● **WHAT YOU SHOULD DO**:
From the line containing "for face in" through the line containing "if empty is", retype each line exactly; include both end lines and nothing beyond them.

● **DATA PROVIDED**:
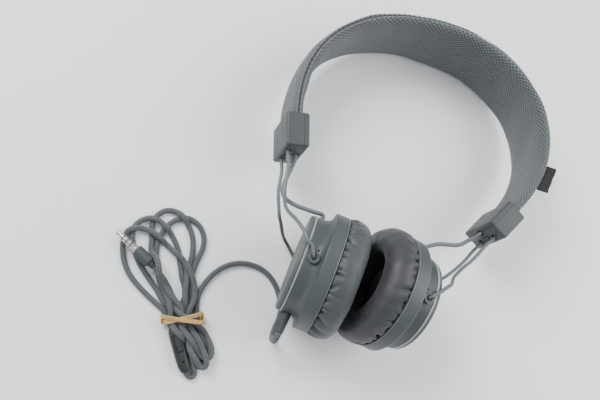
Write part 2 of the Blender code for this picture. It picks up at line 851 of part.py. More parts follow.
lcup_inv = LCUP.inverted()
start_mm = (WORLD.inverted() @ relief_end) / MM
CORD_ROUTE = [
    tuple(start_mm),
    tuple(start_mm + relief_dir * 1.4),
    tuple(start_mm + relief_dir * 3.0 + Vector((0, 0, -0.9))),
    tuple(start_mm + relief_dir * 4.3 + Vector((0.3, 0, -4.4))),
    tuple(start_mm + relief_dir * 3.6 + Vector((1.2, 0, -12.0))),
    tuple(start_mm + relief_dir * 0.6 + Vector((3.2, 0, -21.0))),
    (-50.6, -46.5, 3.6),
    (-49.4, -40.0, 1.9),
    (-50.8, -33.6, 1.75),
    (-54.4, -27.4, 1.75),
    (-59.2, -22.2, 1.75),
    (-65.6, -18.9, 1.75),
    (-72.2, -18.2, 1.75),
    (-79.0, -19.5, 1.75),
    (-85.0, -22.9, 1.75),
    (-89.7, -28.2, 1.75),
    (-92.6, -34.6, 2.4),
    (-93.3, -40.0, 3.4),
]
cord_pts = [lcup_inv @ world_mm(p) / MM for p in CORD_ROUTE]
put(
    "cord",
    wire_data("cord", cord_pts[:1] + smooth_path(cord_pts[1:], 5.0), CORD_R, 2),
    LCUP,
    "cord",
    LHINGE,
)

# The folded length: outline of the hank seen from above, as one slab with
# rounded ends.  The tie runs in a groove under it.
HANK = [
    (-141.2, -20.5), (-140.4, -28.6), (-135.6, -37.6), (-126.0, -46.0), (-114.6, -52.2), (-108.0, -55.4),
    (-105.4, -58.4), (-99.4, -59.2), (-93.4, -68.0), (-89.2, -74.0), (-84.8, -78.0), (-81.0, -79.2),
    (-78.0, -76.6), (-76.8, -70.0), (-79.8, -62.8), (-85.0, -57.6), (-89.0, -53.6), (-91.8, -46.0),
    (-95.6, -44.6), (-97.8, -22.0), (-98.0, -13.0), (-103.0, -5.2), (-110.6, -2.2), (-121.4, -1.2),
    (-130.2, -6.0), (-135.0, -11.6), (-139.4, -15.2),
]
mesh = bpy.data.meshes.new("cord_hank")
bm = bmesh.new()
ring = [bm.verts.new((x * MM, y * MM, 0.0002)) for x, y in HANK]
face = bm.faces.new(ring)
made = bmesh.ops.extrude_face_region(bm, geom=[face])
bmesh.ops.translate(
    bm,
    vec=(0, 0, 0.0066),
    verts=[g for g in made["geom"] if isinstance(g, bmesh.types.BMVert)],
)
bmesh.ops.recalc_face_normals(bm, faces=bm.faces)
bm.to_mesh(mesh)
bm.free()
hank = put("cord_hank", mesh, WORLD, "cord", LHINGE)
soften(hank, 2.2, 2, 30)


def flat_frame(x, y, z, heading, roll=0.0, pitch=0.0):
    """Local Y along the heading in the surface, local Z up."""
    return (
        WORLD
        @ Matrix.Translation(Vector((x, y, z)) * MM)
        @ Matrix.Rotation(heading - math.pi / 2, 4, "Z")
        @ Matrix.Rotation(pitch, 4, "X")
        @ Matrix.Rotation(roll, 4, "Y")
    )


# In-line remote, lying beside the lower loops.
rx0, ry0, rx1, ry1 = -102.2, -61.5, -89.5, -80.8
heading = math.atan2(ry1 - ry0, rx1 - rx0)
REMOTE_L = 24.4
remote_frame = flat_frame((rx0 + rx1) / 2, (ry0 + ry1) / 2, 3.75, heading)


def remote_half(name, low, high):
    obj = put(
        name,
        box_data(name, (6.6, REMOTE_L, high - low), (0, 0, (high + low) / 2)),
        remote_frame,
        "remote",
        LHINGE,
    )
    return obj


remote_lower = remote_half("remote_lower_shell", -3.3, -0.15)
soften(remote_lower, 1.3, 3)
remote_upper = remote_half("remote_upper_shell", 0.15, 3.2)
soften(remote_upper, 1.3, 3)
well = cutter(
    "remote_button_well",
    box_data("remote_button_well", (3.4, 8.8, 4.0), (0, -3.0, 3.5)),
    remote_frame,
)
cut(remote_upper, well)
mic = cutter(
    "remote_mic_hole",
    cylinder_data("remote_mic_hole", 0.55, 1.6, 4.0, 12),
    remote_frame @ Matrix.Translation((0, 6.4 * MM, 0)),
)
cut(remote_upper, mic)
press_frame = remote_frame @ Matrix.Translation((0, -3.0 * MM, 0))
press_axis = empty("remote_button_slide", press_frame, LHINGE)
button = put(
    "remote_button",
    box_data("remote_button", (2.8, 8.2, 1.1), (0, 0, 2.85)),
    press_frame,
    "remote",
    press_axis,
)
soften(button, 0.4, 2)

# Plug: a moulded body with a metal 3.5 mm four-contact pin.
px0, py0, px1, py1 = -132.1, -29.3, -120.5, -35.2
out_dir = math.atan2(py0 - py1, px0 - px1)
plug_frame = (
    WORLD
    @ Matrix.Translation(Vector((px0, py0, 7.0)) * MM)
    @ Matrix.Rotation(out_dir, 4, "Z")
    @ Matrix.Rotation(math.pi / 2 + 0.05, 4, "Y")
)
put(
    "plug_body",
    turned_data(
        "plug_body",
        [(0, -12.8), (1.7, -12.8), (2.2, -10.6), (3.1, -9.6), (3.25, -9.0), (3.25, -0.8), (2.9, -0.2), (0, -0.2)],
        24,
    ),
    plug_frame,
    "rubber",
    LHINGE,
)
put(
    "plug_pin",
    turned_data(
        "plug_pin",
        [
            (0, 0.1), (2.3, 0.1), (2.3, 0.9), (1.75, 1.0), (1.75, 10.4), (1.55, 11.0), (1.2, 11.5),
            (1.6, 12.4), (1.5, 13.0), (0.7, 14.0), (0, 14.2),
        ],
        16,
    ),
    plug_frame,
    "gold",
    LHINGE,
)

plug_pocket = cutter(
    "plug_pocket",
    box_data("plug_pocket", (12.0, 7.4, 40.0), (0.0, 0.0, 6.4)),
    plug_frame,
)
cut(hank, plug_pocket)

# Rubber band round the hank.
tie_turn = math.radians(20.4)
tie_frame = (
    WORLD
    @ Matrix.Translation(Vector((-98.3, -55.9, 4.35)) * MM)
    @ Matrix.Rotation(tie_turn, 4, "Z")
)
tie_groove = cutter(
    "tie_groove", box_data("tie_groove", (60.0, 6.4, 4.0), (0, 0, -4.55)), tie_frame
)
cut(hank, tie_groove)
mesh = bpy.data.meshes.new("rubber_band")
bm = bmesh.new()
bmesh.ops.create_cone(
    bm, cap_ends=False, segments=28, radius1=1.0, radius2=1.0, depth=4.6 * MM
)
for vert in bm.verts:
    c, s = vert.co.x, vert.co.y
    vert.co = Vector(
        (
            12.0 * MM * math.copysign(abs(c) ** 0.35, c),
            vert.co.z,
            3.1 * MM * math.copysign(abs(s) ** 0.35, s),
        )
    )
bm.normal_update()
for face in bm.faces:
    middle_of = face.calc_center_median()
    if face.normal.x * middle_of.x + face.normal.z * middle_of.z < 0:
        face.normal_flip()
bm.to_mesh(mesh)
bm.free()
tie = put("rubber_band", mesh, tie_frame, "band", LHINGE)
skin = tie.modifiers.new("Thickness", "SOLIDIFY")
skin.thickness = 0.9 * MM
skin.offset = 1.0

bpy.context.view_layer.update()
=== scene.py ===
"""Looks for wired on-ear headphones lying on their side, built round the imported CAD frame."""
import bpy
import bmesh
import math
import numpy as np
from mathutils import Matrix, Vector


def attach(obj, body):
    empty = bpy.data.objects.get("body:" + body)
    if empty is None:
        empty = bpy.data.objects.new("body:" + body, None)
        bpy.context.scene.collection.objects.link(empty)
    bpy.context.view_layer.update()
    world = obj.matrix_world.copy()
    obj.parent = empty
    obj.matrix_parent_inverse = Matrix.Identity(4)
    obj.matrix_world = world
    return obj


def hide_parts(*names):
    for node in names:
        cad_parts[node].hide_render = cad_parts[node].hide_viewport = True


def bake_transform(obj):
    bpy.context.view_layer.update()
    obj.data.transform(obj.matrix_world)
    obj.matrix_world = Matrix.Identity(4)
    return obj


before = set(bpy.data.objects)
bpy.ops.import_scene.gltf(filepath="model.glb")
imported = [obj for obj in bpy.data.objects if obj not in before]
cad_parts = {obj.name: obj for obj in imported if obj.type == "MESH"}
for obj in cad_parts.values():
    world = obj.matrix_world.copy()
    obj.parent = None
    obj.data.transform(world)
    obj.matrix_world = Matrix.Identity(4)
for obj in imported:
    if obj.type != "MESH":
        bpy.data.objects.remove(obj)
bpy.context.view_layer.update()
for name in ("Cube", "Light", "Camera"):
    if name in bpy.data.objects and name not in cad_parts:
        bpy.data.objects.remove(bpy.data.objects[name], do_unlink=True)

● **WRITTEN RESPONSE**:
for face in bm.faces:
    middle_of = face.calc_center_median()
    if face.normal.x * middle_of.x + face.normal.z * middle_of.z < 0:
        face.normal_flip()
bm.to_mesh(mesh)
bm.free()
tie = put("rubber_band", mesh, tie_frame, "band", LHINGE)
skin = tie.modifiers.new("Thickness", "SOLIDIFY")
skin.thickness = 0.9 * MM
skin.offset = 1.0

bpy.context.view_layer.update()
=== scene.py ===
"""Looks for wired on-ear headphones lying on their side, built round the imported CAD frame."""
import bpy
import bmesh
import math
import numpy as np
from mathutils import Matrix, Vector


def attach(obj, body):
    empty = bpy.data.objects.get("body:" + body)
    if empty is None:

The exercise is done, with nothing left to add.